The stakes are high in kindergarten. New school, new friends, new teachers. We are two weeks in.
Jay found his backpack over the summer at a thrift store in Santa Barbara. It’s all business. Grey with pink plaid checkers. It has a front pocket just for pencils! Each night he organizes it so it’s ready the next morning. School, SO FAR, is great. No complaints. Just big fear that he’ll talk at the wrong time and Ms. H will write his name on the board which in Jay’s 6 year old eyes, is the worst thing that can happen. Jay is a rule follower. He never wants to be in trouble, especially at a place as important as Kindergarten.
Although Jay is a boy he loves all things GIRL. The pictures he draws are all of rainbows and heart shaped peace signs. He jazzes up anything and everything he can get his hands on by drawing eyelashes on it or adding a unicorn sticker but at school he flies under the radar. The uniform is grey and blue and the rules are the rules. He does figure out that there is one place he is free to express himself. Friday is SHOW and TELL day.

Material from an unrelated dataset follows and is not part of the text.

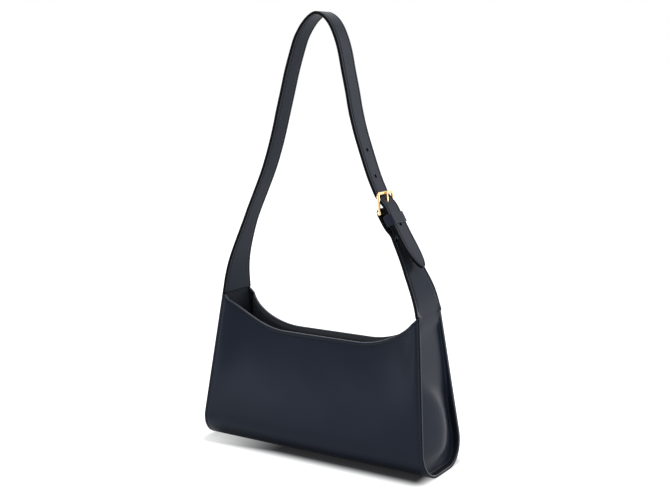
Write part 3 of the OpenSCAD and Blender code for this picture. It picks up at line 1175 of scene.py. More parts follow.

Jay is scouring the house for what to bring. I suggest a family photo from when he went down Splash Mountain with his dad and little brother at Disneyland. 
“You can tell people how much you love Splash Mountain. Its a picture AND a story.”
Stuffed animals whiz by me as he digs. “No, mama. ” 
“What about your “Where On Earth Book?” You can show them your favorite page- the one about Acts of Nature. You can teach them something.”
“ I want to bring JULIE.”
Julie is Jay’s “American Girl Doll”.
Its only the second week of school. I don’t really know jay’s teacher Mrs. H. very well. She’s round with shoulder length grey hair and large frameless glasses. I’ve only spoken to her a couple of times and I feel like both times she’s mentioned Jesus. She’s been teaching here for 25 years and it is a Catholic school after all. I can’t be responsible for what i will do if i hear they are mean to my kid. If I even smell judgement about this we’ll have to find a new school. Jay is a heart with legs walking around in the world. I can’t bear the thought of him getting teased but I don’t want to stifle him just because I’m afraid.
“Okay” I say. Whatever you want.”

American Girl Dolls are a phenomenon. They are what Cabbage Patch kids were in my day. What the Beatles were in my parent’s. They cost an arm and a leg but their hair is long and feels like silk spun by the gods. For a year Jay looked online trying to decide which American Girl doll to get until he finally settled on Julie. Her blonde hair, blue eyes and 1960’s patchwork dress really impressed him and frankly, she impressed me too. She looks fun, summery, carefree. Ready for whatever life throws at her! 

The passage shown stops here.